De início, o governo tentou ignorar o assunto, depois, através do Ministro
Malan, tentou desqualificá-lo buscando partidarizá-lo, fingindo de não saber
que na organização estava a CNBB, o CONIC, o MST, a CMP, enfim uma vasta gama
de organizações socais. Só que a crítica do ministro serviu para esquentar
ainda mais a discussão sobre a dívida externa. De modo que, um dos objetivos
que era o de suscitar a discussão sobre a temática, em nossa avaliação foi
atingido. Diante da repercussão que o Plebiscito provocou, através dos 5,5
milhões, articulado com o Grito que se realizou em 1700 locais, colocando nas
ruas um milhão e trezentas mil pessoas, o governo não pôde mais ignorar os
fatos. Todo o processo do Plebiscito que desencadeou um movimento unificado e
articulado, tinha um único objetivo e foi realizado pelo povo brasileiro. Foi
um verdadeiro mutirão; um exercício se superação de certas visões e atitudes
departamentalizadas. Prevaleceu o protagonismo popular, porque se envolveram
entidades, trabalhadores urbanos e rurais, estudantes, sindicatos e
professores, advogados, juristas, jornalistas, diversas igrejas, comunidades
e paróquias, trabalhadores da saúde, câmaras municipais, políticos,
economistas, crianças, jovens, mulheres, negros e índios.

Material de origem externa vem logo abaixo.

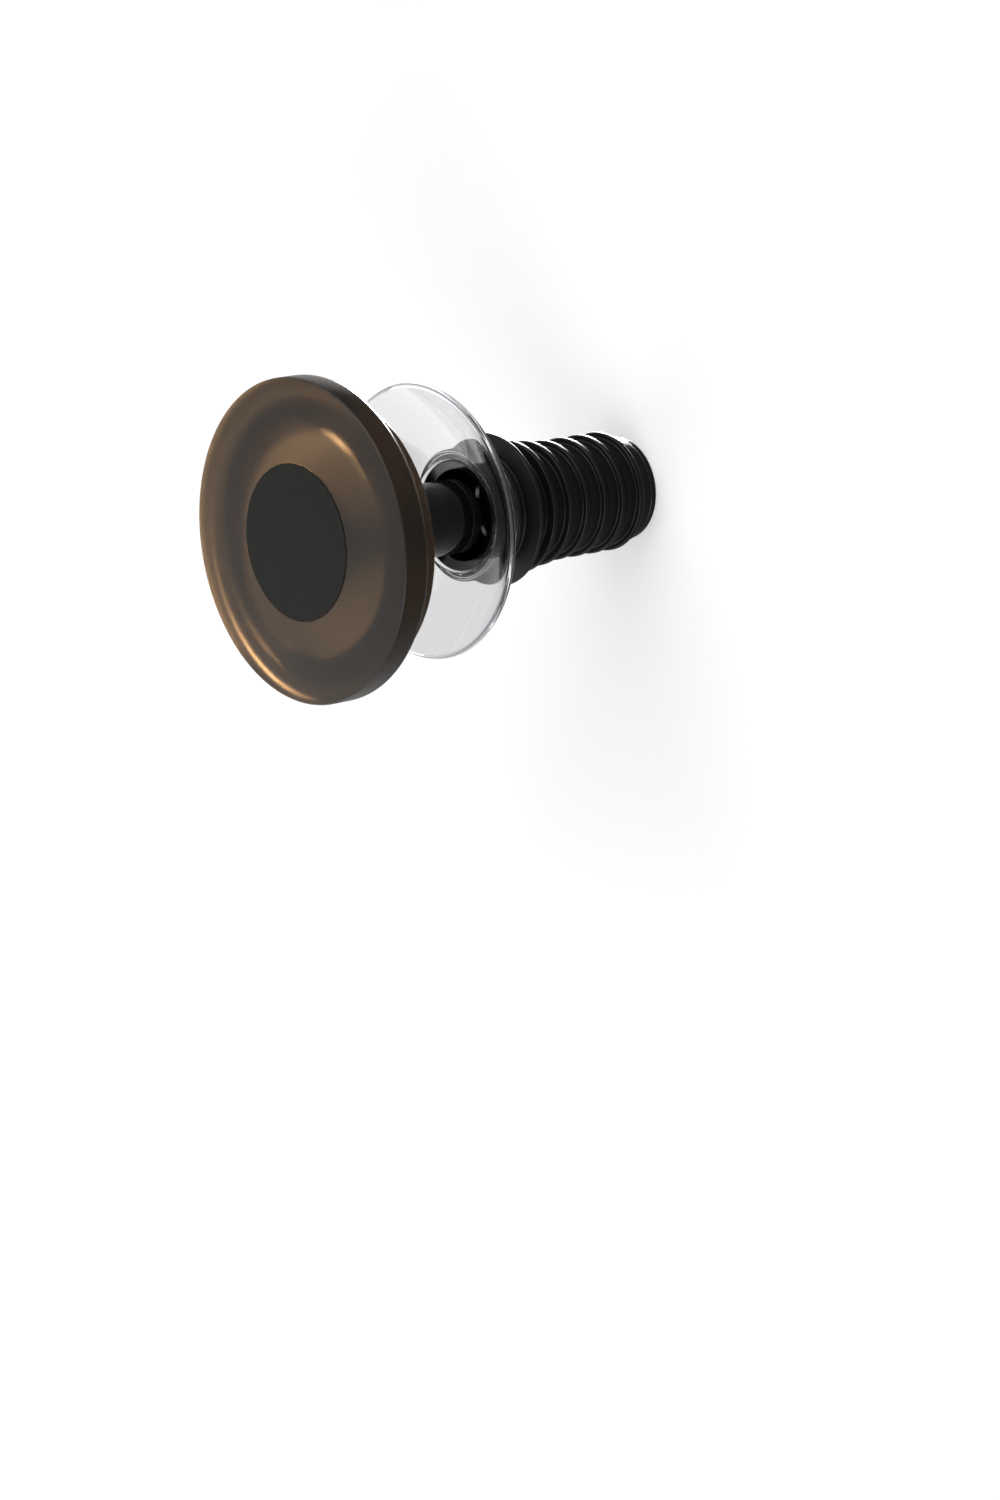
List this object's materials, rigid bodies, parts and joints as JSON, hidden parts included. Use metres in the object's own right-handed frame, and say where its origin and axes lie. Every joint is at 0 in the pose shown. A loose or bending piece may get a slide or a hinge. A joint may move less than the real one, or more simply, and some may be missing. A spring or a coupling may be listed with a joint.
{
  "type": "wine pourer stopper",
  "caption": "Push-pull pourer and stopper for a wine bottle: a lipped plug, a clear drip bowl and a round smoked cap on a sliding stem that opens or closes the throat.",
  "frame": {"origin": "on the axis at the lower end of the plug", "axes": "+Z along the axis from the plug to the cap, as the part stands in the mouth of an upright bottle; X and Y across it, one rib of the core along +X"},
  "size_m": [0.0508, 0.0508, 0.0685],
  "materials": {
    "smoked_plastic": "satin, translucent smoke brown",
    "pad_plastic": "matt black",
    "black_plastic": "gloss black",
    "seal_silicone": "satin black",
    "clear_plastic": "clear, polished",
    "sleeve_silicone": "satin black"
  },
  "bodies": {
    "pourer": {"funnel": "clear_plastic", "plug_core": "black_plastic", "plug_sleeve": "sleeve_silicone", "guide_pin": "black_plastic"},
    "cap": {"cap_disc": "smoked_plastic", "cap_pad": "pad_plastic", "stem": "black_plastic", "stem_seal": "seal_silicone"}
  },
  "joints": [
    {"name": "cap_slide", "type": "slide", "parent": "pourer", "child": "cap", "axis": [0, 0, 1], "range_m": [-0.0152, 0]}
  ]
}
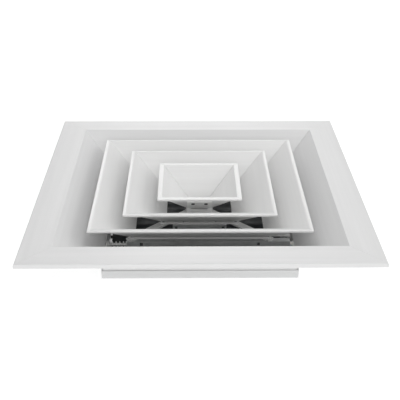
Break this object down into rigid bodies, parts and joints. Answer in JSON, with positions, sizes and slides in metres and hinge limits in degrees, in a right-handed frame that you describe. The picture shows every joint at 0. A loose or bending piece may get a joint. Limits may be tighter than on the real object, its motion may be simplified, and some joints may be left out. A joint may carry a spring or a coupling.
{
  "type": "ceiling air diffuser",
  "caption": "Square ceiling air diffuser with nested louvre cones in a flanged frame, a lift-out core held by spring plungers, and an opposed blade damper in the neck.",
  "frame": {"origin": "centre of the underside of the damper frame", "axes": "+Z towards the room side of the flange, +X along the damper blades towards the linkage, -Y the front"},
  "size_m": [0.395, 0.395, 0.073],
  "materials": {
    "powder_white": "semi-gloss white powder coat on extruded aluminium",
    "damper_white": "white powder coat on extruded aluminium",
    "nylon_black": "black nylon",
    "blade_black": "matt black coat on extruded aluminium",
    "spring_steel": "bright spring wire",
    "zinc_steel": "zinc-plated steel",
    "nylon_white": "natural nylon",
    "rivet_steel": "dark steel rivet",
    "channel_grey": "grey coated channel",
    "mill_aluminium": "mill-finish aluminium"
  },
  "bodies": {
    "frame": {"core_rest_clips": "mill_aluminium", "damper_back": "damper_white", "damper_front": "damper_white", "damper_left": "damper_white", "damper_right": "damper_white", "damper_screws": "zinc_steel", "frame_back": "powder_white", "frame_corner_keys": "mill_aluminium", "frame_front": "powder_white", "frame_left": "powder_white", "frame_right": "powder_white", "pivot_bushes": "nylon_white"},
    "core": {"bar_back": "channel_grey", "bar_front": "channel_grey", "brace_back": "channel_grey", "brace_front": "channel_grey", "centre_plate": "mill_aluminium", "centre_saddle": "mill_aluminium", "cone_corner_keys": "mill_aluminium", "core_rivets": "rivet_steel", "fixed_pins": "zinc_steel", "inner_cone_back": "powder_white", "inner_cone_front": "powder_white", "inner_cone_left": "powder_white", "inner_cone_right": "powder_white", "middle_cone_back": "powder_white", "middle_cone_front": "powder_white", "middle_cone_left": "powder_white", "middle_cone_right": "powder_white", "outer_cone_back": "powder_white", "outer_cone_front": "powder_white", "outer_cone_left": "powder_white", "outer_cone_right": "powder_white", "pin_tips": "nylon_white", "plunger_spring_back": "spring_steel", "plunger_spring_front": "spring_steel", "strap_falling": "mill_aluminium", "strap_rising": "mill_aluminium"},
    "plunger_front": {"plunger_front": "zinc_steel"},
    "plunger_back": {"plunger_back": "zinc_steel"},
    "linkage": {"linkage_bar": "mill_aluminium", "damper_lever": "mill_aluminium", "lever_rivet": "zinc_steel"},
    "blade_1": {"blade_1": "blade_black", "blade_caps_1": "nylon_black"},
    "blade_2": {"blade_2": "blade_black", "blade_caps_2": "nylon_black"},
    "blade_3": {"blade_3": "blade_black", "blade_caps_3": "nylon_black"},
    "blade_4": {"blade_4": "blade_black", "blade_caps_4": "nylon_black"},
    "blade_5": {"blade_5": "blade_black", "blade_caps_5": "nylon_black"},
    "blade_6": {"blade_6": "blade_black", "blade_caps_6": "nylon_black"},
    "blade_7": {"blade_7": "blade_black", "blade_caps_7": "nylon_black"},
    "blade_8": {"blade_8": "blade_black", "blade_caps_8": "nylon_black"}
  },
  "joints": [
    {"name": "core_lift", "type": "slide", "parent": "frame", "child": "core", "axis": [0, 0, 1], "range_m": [0, 0.06]},
    {"name": "plunger_front_press", "type": "slide", "parent": "core", "child": "plunger_front", "axis": [1, 0, 0], "range_m": [0, 0.006], "stiffness_N_per_m": 300, "springref_m": -0.01, "deforming": ["plunger_spring_front"]},
    {"name": "plunger_back_press", "type": "slide", "parent": "core", "child": "plunger_back", "axis": [1, 0, 0], "range_m": [0, 0.006], "stiffness_N_per_m": 300, "springref_m": -0.01, "deforming": ["plunger_spring_back"]},
    {"name": "linkage_slide", "type": "slide", "parent": "frame", "child": "linkage", "axis": [0, 1, 0], "range_m": [0, 0.0106]},
    {"name": "blade_1_pivot", "type": "hinge", "parent": "frame", "child": "blade_1", "pos_m": [0, -0.0973, 0.014], "axis": [1, 0, 0], "range_deg": [-90, 0]},
    {"name": "blade_2_pivot", "type": "hinge", "parent": "frame", "child": "blade_2", "pos_m": [0, -0.0695, 0.014], "axis": [1, 0, 0], "range_deg": [0, 90]},
    {"name": "blade_3_pivot", "type": "hinge", "parent": "frame", "child": "blade_3", "pos_m": [0, -0.0417, 0.014], "axis": [1, 0, 0], "range_deg": [-90, 0]},
    {"name": "blade_4_pivot", "type": "hinge", "parent": "frame", "child": "blade_4", "pos_m": [0, -0.0139, 0.014], "axis": [1, 0, 0], "range_deg": [0, 90]},
    {"name": "blade_5_pivot", "type": "hinge", "parent": "frame", "child": "blade_5", "pos_m": [0, 0.0139, 0.014], "axis": [1, 0, 0], "range_deg": [-90, 0]},
    {"name": "blade_6_pivot", "type": "hinge", "parent": "frame", "child": "blade_6", "pos_m": [0, 0.0417, 0.014], "axis": [1, 0, 0], "range_deg": [0, 90]},
    {"name": "blade_7_pivot", "type": "hinge", "parent": "frame", "child": "blade_7", "pos_m": [0, 0.0695, 0.014], "axis": [1, 0, 0], "range_deg": [-90, 0]},
    {"name": "blade_8_pivot", "type": "hinge", "parent": "frame", "child": "blade_8", "pos_m": [0, 0.0973, 0.014], "axis": [1, 0, 0], "range_deg": [0, 90]}
  ],
  "couplings": [
    {"joint": "blade_1_pivot", "follows": "linkage_slide", "rad_per_m": -148.18},
    {"joint": "blade_2_pivot", "follows": "linkage_slide", "rad_per_m": 148.18},
    {"joint": "blade_3_pivot", "follows": "linkage_slide", "rad_per_m": -148.18},
    {"joint": "blade_4_pivot", "follows": "linkage_slide", "rad_per_m": 148.18},
    {"joint": "blade_5_pivot", "follows": "linkage_slide", "rad_per_m": -148.18},
    {"joint": "blade_6_pivot", "follows": "linkage_slide", "rad_per_m": 148.18},
    {"joint": "blade_7_pivot", "follows": "linkage_slide", "rad_per_m": -148.18},
    {"joint": "blade_8_pivot", "follows": "linkage_slide", "rad_per_m": 148.18}
  ]
}
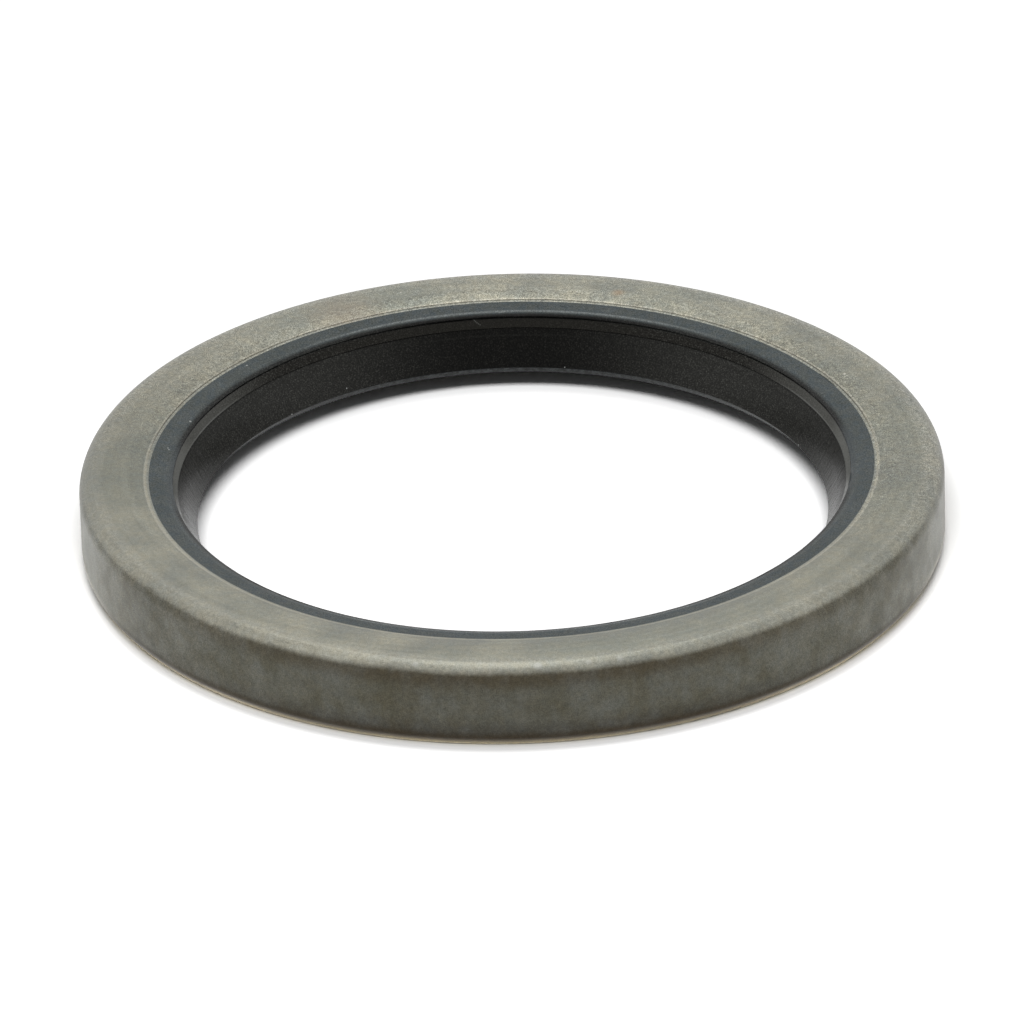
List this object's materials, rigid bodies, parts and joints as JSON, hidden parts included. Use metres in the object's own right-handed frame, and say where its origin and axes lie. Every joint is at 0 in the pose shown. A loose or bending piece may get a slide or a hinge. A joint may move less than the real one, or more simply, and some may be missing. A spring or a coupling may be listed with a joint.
{
  "type": "camshaft seal",
  "caption": "Flat ring-shaped rotary shaft seal: pressed steel case with a plain flange, bonded rubber lip and a garter spring behind the sealing edge.",
  "frame": {"origin": "centre of the seal at the case's open rim, which is the plane that it rests on", "axes": "+Z along the shaft's axis, from the open oil side to the flange on the air side; the part is round, so X and Y are free"},
  "size_m": [0.08, 0.08, 0.008],
  "materials": {
    "case_steel": "satin, fine blasted grain, slightly oily drawn wall",
    "lip_rubber": "matte blue-grey on the air side, smooth on the cone",
    "spring_steel": "bright drawn wire"
  },
  "bodies": {
    "root": {"outer_case": "case_steel", "sealing_lip": "lip_rubber", "garter_spring": "spring_steel"}
  },
  "joints": []
}
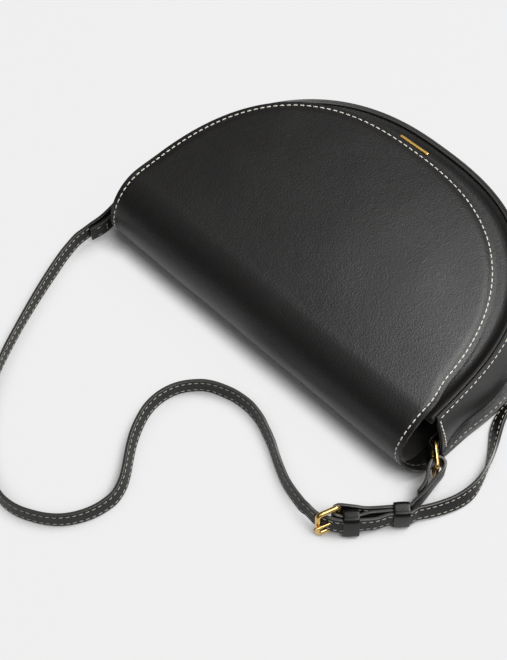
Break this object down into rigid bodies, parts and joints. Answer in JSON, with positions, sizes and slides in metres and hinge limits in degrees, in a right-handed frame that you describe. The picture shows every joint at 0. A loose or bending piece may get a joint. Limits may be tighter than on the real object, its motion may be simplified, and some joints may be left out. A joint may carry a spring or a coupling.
{
  "type": "half moon bag",
  "caption": "Small half moon shoulder bag in black leather with a rolled fold-over flap, gusset, front bar and a narrow buckled strap on rings.",
  "frame": {"origin": "on the outer face of the flat back, half way along the bag's width and half way between the roll and the far end of the back; the back lies on z = 0", "axes": "+X along the roll towards the buckled end of the strap, +Y from the roll towards the rounded end of the flap, +Z from the back to the flap"},
  "size_m": [0.3143, 0.3745, 0.057],
  "materials": {
    "leather": "fine-grained, semi-matt black",
    "lining": "plain dark lining",
    "board": "stiff fibre board, unfinished",
    "gold": "polished, gold coloured"
  },
  "bodies": {
    "bag": {"back_panel": "leather", "back_board": "board", "back_lining": "lining", "gusset": "leather", "gusset_lining": "lining", "front_panel": "leather", "front_lining": "lining", "front_bar": "gold", "snap_socket": "gold", "ring_tab_left": "leather", "ring_tab_right": "leather", "shoulder_strap": "leather", "buckle_strap": "leather", "buckle_frame": "gold", "keeper_fixed": "leather"},
    "flap": {"flap_panel": "leather", "flap_lining": "lining", "flap_board": "board", "snap_stud": "gold"},
    "left_ring": {"ring_left": "gold"},
    "right_ring": {"ring_right": "gold"},
    "prong": {"buckle_prong": "gold"},
    "loose_keeper": {"keeper_sliding": "leather"}
  },
  "joints": [
    {"name": "flap_fold", "type": "hinge", "parent": "bag", "child": "flap", "pos_m": [0, -0.097, 0.027], "axis": [1, 0, 0], "range_deg": [0, 140]},
    {"name": "ring_left_turn", "type": "hinge", "parent": "bag", "child": "left_ring", "pos_m": [-0.1274, -0.064, 0.0136], "axis": [0, 0, 1], "range_deg": [-1, 1]},
    {"name": "ring_right_turn", "type": "hinge", "parent": "bag", "child": "right_ring", "pos_m": [0.1346, -0.0697, 0.0136], "axis": [0, 0, 1], "range_deg": [-3, 3]},
    {"name": "prong_turn", "type": "hinge", "parent": "bag", "child": "prong", "pos_m": [0.12285, -0.14322, 0.0095], "axis": [-0.211, 0.2024, 0.9563], "range_deg": [0, 4]},
    {"name": "keeper_slide", "type": "slide", "parent": "bag", "child": "loose_keeper", "axis": [0.6923, 0.7216, 0], "range_m": [-0.0025, 0]}
  ]
}
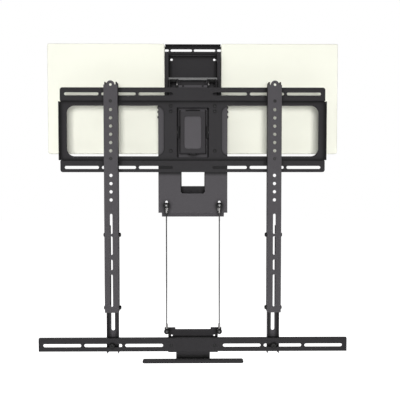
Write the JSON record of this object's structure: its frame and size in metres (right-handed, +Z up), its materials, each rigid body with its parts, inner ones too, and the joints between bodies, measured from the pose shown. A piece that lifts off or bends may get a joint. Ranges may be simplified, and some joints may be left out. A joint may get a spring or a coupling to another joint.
{
  "type": "pull-down tv wall mount",
  "caption": "Pull-down wall mount for a television: wall plate with covers, folding lift arms, swivel and tilt head, slotted front frame with hooked rails, and a crossbar with pull handle.",
  "frame": {"origin": "middle of the wall plate's back face, on the wall plane, midway between its four outer slots", "axes": "+Y into the wall, +Z up, +X to the right of a viewer in the room"},
  "size_m": [0.766, 0.1423, 0.82],
  "materials": {
    "black_powder_coat": "satin fine-texture powder coat",
    "frame_powder_coat": "satin fine-texture powder coat",
    "rail_powder_coat": "satin fine-texture powder coat",
    "cover_cream": "matte, paintable",
    "zinc_steel": "zinc plated",
    "black_fasteners": "black oxide",
    "bright_rod": "dull plated steel",
    "strut_black": "semi-gloss paint",
    "rubber_black": "matte",
    "bush_plastic": "natural acetal",
    "moulded_black": "fine moulded grain",
    "moulded_grey": "fine moulded grain",
    "cable_steel": "stranded wire"
  },
  "bodies": {
    "wall_bracket": {"wall_plate": "black_powder_coat", "centre_channel": "black_powder_coat", "channel_rivets": "black_powder_coat", "right_cover": "cover_cream", "left_cover": "cover_cream", "pivot_lug_plates": "black_powder_coat", "strut_anchor_lugs": "black_powder_coat", "stop_bar": "bright_rod", "lug_pivot_bolts": "zinc_steel", "cheek_pivot_bolts": "zinc_steel", "link_pivot_bolts": "zinc_steel"},
    "lift_arms": {"right_lift_arm": "black_powder_coat", "left_lift_arm": "black_powder_coat", "arm_brace": "black_powder_coat", "arm_bushings": "bush_plastic", "arm_buffers": "rubber_black", "right_strut_cylinder": "strut_black", "left_strut_cylinder": "strut_black", "strut_top_pins": "zinc_steel"},
    "strut_rods": {"right_strut_rod": "bright_rod", "left_strut_rod": "bright_rod"},
    "link_bars": {"right_link_bar": "black_powder_coat", "left_link_bar": "black_powder_coat"},
    "head": {"head_column": "rail_powder_coat", "head_pivot_bolts": "zinc_steel", "head_link_bolts": "zinc_steel", "swivel_pin": "zinc_steel", "swivel_washers": "bush_plastic"},
    "swivel": {"swivel_block": "black_powder_coat", "swivel_cover": "moulded_black", "cover_pad": "moulded_grey"},
    "tv_frame": {"tilt_pin": "zinc_steel", "tv_plate": "rail_powder_coat", "frame_panel": "frame_powder_coat", "top_rail": "frame_powder_coat", "bottom_rail": "frame_powder_coat", "frame_screws": "black_fasteners", "side_screws": "black_fasteners", "right_tv_rail": "rail_powder_coat", "left_tv_rail": "rail_powder_coat", "rail_hooks": "frame_powder_coat", "rail_lock_screws": "black_fasteners", "right_extension": "rail_powder_coat", "left_extension": "rail_powder_coat", "extension_bolts": "black_fasteners", "crossbar": "frame_powder_coat", "crossbar_bolts": "black_fasteners", "centre_hanger": "frame_powder_coat", "hanger_bolts": "black_fasteners", "pull_handle": "frame_powder_coat", "handle_screws": "black_fasteners", "right_cable": "cable_steel", "left_cable": "cable_steel", "cable_eyes": "zinc_steel", "cable_bolts": "black_fasteners"}
  },
  "joints": [
    {"name": "lift", "type": "hinge", "parent": "wall_bracket", "child": "lift_arms", "pos_m": [0, -0.028, -0.262], "axis": [1, 0, 0], "range_deg": [0, 150]},
    {"name": "link_turn", "type": "hinge", "parent": "wall_bracket", "child": "link_bars", "pos_m": [0, -0.028, -0.297], "axis": [1, 0, 0], "range_deg": [0, 150]},
    {"name": "head_level", "type": "hinge", "parent": "lift_arms", "child": "head", "pos_m": [0, -0.05599, 0.02866], "axis": [1, 0, 0], "range_deg": [-150, 0]},
    {"name": "strut_slide", "type": "slide", "parent": "lift_arms", "child": "strut_rods", "axis": [0, -0.0958, 0.9954], "range_m": [0, 0.05024]},
    {"name": "swivel", "type": "hinge", "parent": "head", "child": "swivel", "pos_m": [0, -0.088, -0.0975], "axis": [0, 0, 1], "range_deg": [-12, 12]},
    {"name": "tilt", "type": "hinge", "parent": "swivel", "child": "tv_frame", "pos_m": [0, -0.0985, -0.0975], "axis": [1, 0, 0], "range_deg": [-5, 5]}
  ],
  "couplings": [
    {"joint": "link_turn", "follows": "lift", "ratio": 1},
    {"joint": "head_level", "follows": "lift", "ratio": -1},
    {"joint": "strut_slide", "follows": "lift", "m_per_rad": 0.019186}
  ]
}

Tanto o Plebiscito como o Grito questionam profundamente o governo e FHC e
sua política de exclusão, de submissão ao FMI e ao capital internacional, que
aumenta o desemprego e as desigualdades. Trata-se de mudar de rumo no sentido
de priorizar o resgate das dívidas sociais e discutir com toda a nação o
problema do endividamento. Enfim, é necessário dizer não a atual política
neoliberal e construir a nossa própria soberania. Será muito difícil ao
governo continuar insensível ao clamor do povo diante da expressiva votação
de mais de 5,5 milhões de votos sendo que mais de 90% disserem não ao FMI e
às dívidas externa e interna.
O Plebiscito vai continuar exigindo que o Congresso Nacional aprove a
proposta de convocação de um Plebiscito Oficial, que definirá, com a
soberania popular, a política de endividamento que o nosso país deverá seguir
e exigir uma Auditoria Pública da Dívida Externa e Interna com a participação
das entidades que organizaram o Plebiscito.
O Grito aponta para a necessidade de continuar reforçando o Calendário Comum
de Mobilizações como têm acontecido nos últimos anos. Inclusive no aspecto
internacional aprofundando a ligação com a Campanha Jubileu 2000, com a
Marcha Mundial das Mulheres, com a luta pelos direitos dos imigrantes através
da Coalizão dos Imigrantes Indocumentados nos Estados Unidos, apoiando a luta
contra o racismo e a xenofobia e principalmente com o Grito dos Excluídos/as
Continental - 2000 - Por Trabalho, Justiça e Vida, a se realizar em Nova
Iorque, no dia 12 de outubro, além dos demais países das Américas. Como
objetivos o Grito Continental denuncia o modelo neoliberal excludente e
perverso; luta contra a exclusão social; fortalece a soberania dos povos e a
defesa da vida; busca resgatar as dívidas sociais; luta contra o pagamento da
dívida externa e se opõe a OMC e a ALCA.
* Pe. Luiz Bassegio
Secretário do Gritos dos Excluídos/as Continental.